Generally, instructions may have one or more source operands and one or more destination operands. The source operands are input values to be manipulated according to the instruction definition to produce one or more results (which are the destination operands). Source and destination operands may be memory operands stored in a memory location external to the processor, or may be register operands stored in register storage locations included within the processor. The instruction set architecture employed by the processor defines a number of architected registers. These registers are defined to exist by the instruction set architecture, and instructions may be coded to use the architected registers as source and destination operands. An instruction specifies a particular register as a source or destination operand via a register number (or register address) in an operand field of the instruction. The register number uniquely identifies the selected register among the architected registers. A source operand is identified by a source register number and a destination operand is identified by a destination register number.

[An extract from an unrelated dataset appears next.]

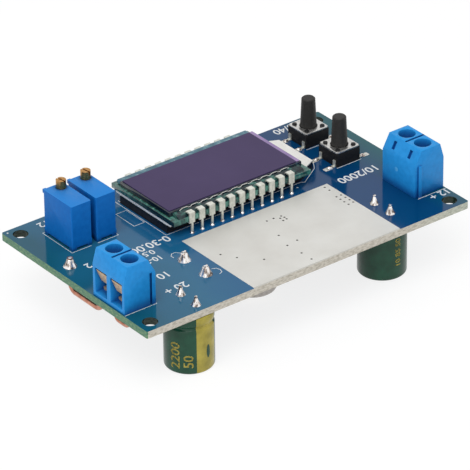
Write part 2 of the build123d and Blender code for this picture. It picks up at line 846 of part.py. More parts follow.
def chip_legs():
    legs = []
    for size, sides, place in chip_set():
        for angle, row in sides:
            legs += [on_board(place) * Rot(0, 0, angle) * leg for leg in chip_side(size, row)]
    return legs


def end_capped(size):
    # A chip resistor or capacitor with its two metal ends standing out a little
    length, width, height = size
    step = 2 * flush_clearance
    middle = length - 2 * end_cap_length
    body = Pos(0, 0, -height / 2) * Box(middle, width - step, height - step)
    for side in (-1, 1):
        x = side * (length - end_cap_length) / 2
        body += Pos(x, 0, -height / 2) * Box(end_cap_length, width, height)
    return body


def rows_of(size, rows):
    part = end_capped(size)
    return [on_board((x + i * dx, y + i * dy)) * part
            for (x, y), count, (dx, dy) in rows for i in range(count)]


# Solder
def solder_cone(x, y, z, lead_radius, height, upward):
    # A low cone of solder with flat facets round a lead
    base = RegularPolygon(lead_radius + solder_base, solder_sides)
    neck = Pos(0, 0, height) * RegularPolygon(lead_radius + lead_hole_clearance, solder_sides)
    cone = loft([base, neck]) - rod(0, 0, -cut_past, height + cut_past, lead_radius + flush_clearance)
    return Pos(x, y, z) * Rot(0 if upward else 180, 0, 0) * cone


def pin_joint(x, y, z, upward):
    # A small bead of solder round the flat leg of a display clip
    half_x = clip_leg_width / 2 + flush_clearance
    half_y = clip_thickness / 2 + flush_clearance
    base = RegularPolygon(half_x + pin_solder_base, solder_sides)
    neck = Pos(0, 0, pin_solder_height) * RegularPolygon(half_x + lead_hole_clearance, solder_sides)
    bead = loft([base, neck]) - box((-half_x, -half_y, -cut_past),
                                    (half_x, half_y, pin_solder_height + cut_past))
    return Pos(x, y, z) * Rot(0 if upward else 180, 0, 0) * bead


def solder_joints():
    joints = []
    hanging = capacitor_leads_at(output_capacitor_place) + capacitor_leads_at(input_capacitor_place)
    hanging += [(output_lead_x, y, coil_lead_radius) for y in output_lead_ys]
    hanging += [(shunt_x, y, shunt_radius) for y in shunt_ys]
    for x, y, radius in hanging:
        joints.append(solder_cone(x, y, board_top, radius, solder_height, True))
    for x, y in input_lead_places:
        joints.append(solder_cone(x, y, board_top, coil_lead_radius, low_solder_height, True))
    standing = terminal_pin_places(output_screw_x) + terminal_pin_places(input_screw_x)
    for x, y, radius in standing + trimmer_pins:
        joints.append(solder_cone(x, y, 0, radius, pin_solder_height, False))
    for x in lcd_pin_xs:
        for y in lcd_leg_ys:
            joints.append(pin_joint(x, y, board_top, True))
            joints.append(pin_joint(x, y, 0, False))
    return joints


# All nodes of the part, by name
def terminal_nodes(name, seat):
    nodes = {name + "_terminal_housing": seat * terminal_housing(),
             name + "_terminal_frames": [seat * terminal_frame(y) for y in way_middles]}
    for number, y in enumerate(way_middles, 1):
        nodes[f"{name}_leaf_{number}"] = seat * pressure_leaf(y)
        nodes[f"{name}_screw_{number}"] = seat * clamp_screw(y)
    return nodes


def trimmer_nodes(name, seat):
    return {name + "_trimmer_case": seat * trimmer_case(),
            name + "_trimmer_screw": seat * trimmer_screw()}


def display_nodes():
    lower = backlight_block(board_top, backlight_height)
    guide_low = board_top + backlight_height
    sheet_low = guide_low + light_guide_height
    upper_left = glass_left + glass_ledge_left
    film_left = upper_left + polariser_inset
    rear_length = lower_glass_length - 2 * rear_polariser_inset
    rear_width = lower_glass_width - 2 * (clip_lower_reach + clip_glass_gap)
    rows = [[clip_pin(x, side) for x in lcd_pin_xs] for side in (-1, 1)]
    return {"lcd_backlight": lower,
            "lcd_light_guide": backlight_block(guide_low, light_guide_height),
            "lcd_rear_polariser": lcd_sheet(glass_left + rear_polariser_inset, rear_length, rear_width,
                                            sheet_low, rear_polariser_thickness),
            "lcd_lower_glass": lcd_sheet(glass_left, lower_glass_length, lower_glass_width,
                                         lower_glass_bottom, glass_thickness),
            "lcd_upper_glass": lcd_sheet(upper_left, upper_glass_length, upper_glass_width, ledge_top,
                                         glass_thickness),
            "lcd_front_polariser": lcd_sheet(film_left, polariser_length, polariser_width,
                                             ledge_top + glass_thickness, polariser_thickness),
            "lcd_pins": rows[0] + rows[1],
            "lcd_glue_beads": [glue_bead(side, row) for side, row in zip((-1, 1), rows)]}


def button_nodes(name, seat):
    return {name + "_button_base": seat * button_base(),
            name + "_button_plate": seat * button_plate(),
            name + "_button_stem": seat * button_stem(),
            name + "_button_legs": [seat * leg for leg in button_legs()]}


def capacitor_nodes(name, place):
    seat = Pos(*place, -capacitor_gap)
    return {name + "_capacitor_sleeve": seat * capacitor_sleeve(),
            name + "_capacitor_can": seat * capacitor_can(),
            name + "_capacitor_bung": seat * capacitor_bung(),
            name + "_capacitor_leads": [seat * lead for lead in capacitor_leads()]}


def hanging_nodes():
    tall_tip = board_top + solder_height + lead_tip
    low_tip = board_top + low_solder_height + lead_tip
    output_leads = [(output_lead_x, y, tall_tip) for y in output_lead_ys]
    input_leads = [(x, y, low_tip) for x, y in input_lead_places]
    middle_seat = Pos(middle_capacitor_x, front_edge + middle_capacitor_from_front, 0)
    transistor_seat = Pos(transistor_x, front_edge + transistor_from_front, 0)
    diode_seat = on_board((diode_from_left, diode_from_front))
    return {"middle_capacitor_base": middle_seat * middle_capacitor_base(),
            "middle_capacitor_can": middle_seat * middle_capacitor_can(),
            "output_shunt": u_wire(shunt_x, shunt_ys, shunt_drop, shunt_bend, shunt_radius, tall_tip),
            "link_wire": u_wire(link_x, link_ys, link_drop, link_bend, link_radius,
                                board_top - link_end_below_top),
            "output_inductor_core": Pos(*output_coil, 0) * ring_core(),
            "output_inductor_winding": winding(output_coil, -90, output_leads),
            "input_inductor_core": Pos(*input_coil, 0) * ring_core(),
            "input_inductor_winding": winding(input_coil, 90, input_leads),
            "power_transistor": transistor_seat * power_part(transistor_size, transistor_leg_pitch),
            "power_diode": diode_seat * power_part(diode_size, diode_leg_pitch),
            "chip_bodies": chip_bodies(),
            "chip_legs": chip_legs(),
            "chip_resistors": rows_of(resistor_size, resistor_rows),
            "chip_ceramics": rows_of(ceramic_size, ceramic_rows)}


nodes = {"circuit_board": circuit_board(),
         "tinned_area": tinned_area(),
         "solder_joints": solder_joints()}
nodes.update(terminal_nodes("output", output_seat))
nodes.update(terminal_nodes("input", input_seat))
for trimmer_name, trimmer_seat in zip(("voltage", "current"), trimmer_seats):
    nodes.update(trimmer_nodes(trimmer_name, trimmer_seat))
nodes["trimmer_pins"] = [seat * pin for seat in trimmer_seats for pin in trimmer_pin_group()]
nodes.update(display_nodes())
for button_name, button_seat in zip(("switch", "mode"), button_seats):
    nodes.update(button_nodes(button_name, button_seat))
nodes["button_domes"] = [seat * button_dome() for seat in button_seats]
nodes.update(capacitor_nodes("output", output_capacitor_place))
nodes.update(capacitor_nodes("input", input_capacitor_place))
nodes.update(hanging_nodes())

os.makedirs("parts", exist_ok=True)
for node_name, shape in nodes.items():
    if isinstance(shape, list):
        shape = group(shape)
    export_step(shape, f"parts/{node_name}.step")
print(len(nodes), "nodes written")
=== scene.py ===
import json
import math
import bpy
from mathutils import Matrix, Vector


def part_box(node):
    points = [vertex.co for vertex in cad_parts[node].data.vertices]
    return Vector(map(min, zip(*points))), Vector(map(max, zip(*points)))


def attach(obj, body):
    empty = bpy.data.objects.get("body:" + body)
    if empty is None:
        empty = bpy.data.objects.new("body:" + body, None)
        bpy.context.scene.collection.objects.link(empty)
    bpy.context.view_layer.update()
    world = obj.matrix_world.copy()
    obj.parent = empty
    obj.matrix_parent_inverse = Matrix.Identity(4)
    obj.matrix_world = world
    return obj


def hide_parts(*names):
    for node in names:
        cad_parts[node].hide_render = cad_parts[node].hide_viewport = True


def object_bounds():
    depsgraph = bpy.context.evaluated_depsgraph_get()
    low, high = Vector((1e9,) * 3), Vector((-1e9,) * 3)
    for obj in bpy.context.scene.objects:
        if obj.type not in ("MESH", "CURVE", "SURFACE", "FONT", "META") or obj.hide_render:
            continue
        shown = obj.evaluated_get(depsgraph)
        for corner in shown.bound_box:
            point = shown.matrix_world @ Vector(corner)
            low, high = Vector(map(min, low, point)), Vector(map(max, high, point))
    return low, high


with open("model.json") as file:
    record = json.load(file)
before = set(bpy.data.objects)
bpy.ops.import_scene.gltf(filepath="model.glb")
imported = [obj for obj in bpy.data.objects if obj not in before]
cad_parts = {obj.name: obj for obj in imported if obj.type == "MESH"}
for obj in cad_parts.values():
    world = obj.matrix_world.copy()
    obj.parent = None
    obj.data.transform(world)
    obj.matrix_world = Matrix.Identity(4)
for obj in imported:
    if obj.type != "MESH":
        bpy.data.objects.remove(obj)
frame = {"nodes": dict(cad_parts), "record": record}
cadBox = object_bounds()
mm = 0.001
nodes = frame["nodes"]
bodies = frame["record"]["behaviour"]["bodies"]
bodyOf = {node: body for body, members in bodies.items() for node in members}
print("stage: frame loaded,", len(nodes), "nodes")


def cornersOf(node):
    # low and high corner of a node's box
    return [Vector(corner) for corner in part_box(node)]


# Places on the board are counted in mm from its left and front edges, as on a drawing
boardLow, boardHigh = cornersOf("circuit_board")


def onBoard(x, y, z=0.0):
    return Vector((boardLow.x + x * mm, boardLow.y + y * mm, boardHigh.z + z * mm))


def underBoard(x, y, z=0.0):
    return Vector((boardLow.x + x * mm, boardLow.y + y * mm, boardLow.z + z * mm))


def toLinear(code):
    # sRGB hex to the linear colour that a shader wants
    parts = [int(code[i:i + 2], 16) / 255 for i in (1, 3, 5)]
    return tuple(p / 12.92 if p <= 0.04045 else ((p + 0.055) / 1.055) ** 2.4 for p in parts) + (1.0,)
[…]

In addition to operand dependencies, one or more types of ordering dependencies may be enforced by a processor. Ordering dependencies may be used, for example, to simplify the hardware employed or to generate correct program execution. By forcing certain instructions to be executed in order with respect to certain other instructions, hardware for handling consequences of the out of order execution of the instructions may be omitted. For example, instructions which update special registers containing general processor operating state may affect the execution of a variety of subsequent instructions which do not explicitly access the special registers. Generally, ordering dependencies may vary from microarchitecture to microarchitecture.
While the scheduling mechanism respects dependencies, it is desirable to be as aggressive as possible in scheduling instructions out of order and/or speculatively in an attempt to maximize the performance gain realized. However, the more aggressive the scheduling mechanism (i.e. the fewer conditions which may prevent a particular instruction from being scheduled), the more likely the occurrence of an incorrectly executed instruction becomes. One recovery technique for incorrectly executed instructions is to purge the incorrectly executed instruction and all subsequent instructions from the processor pipeline and to refetch the incorrectly executed instruction (and subsequent instructions). Often, the purging and refetching is delayed from the discovery of incorrect execution for hardware simplicity (e.g. until the incorrectly executed instruction is the oldest instruction in flight). The average number of instructions actually executed per clock cycle is decreased due to the incorrect execution and the subsequent purging events. For aggressive scheduling mechanisms which encounter incorrect execution more frequently, the performance degradation attributable to this type of recovery mechanism may be substantial.
Accordingly, many scheduling mechanisms include another recovery technique for incorrectly executed instructions. In this technique, an instruction operation that is subsequently found to be incorrectly executed may be reissued or “replayed.” Thus, the penalty for incorrect execution of instruction operations may be reduced when compared to purging the incorrectly executed instruction operation and younger instruction operations from the pipeline and refetching the instruction operation.
However although there are benefits to reissuing instruction operations, in some cases a reissue mechanism may cause problems. For example, if instruction operations are continually replayed, excess power consumption and performance degradation may result.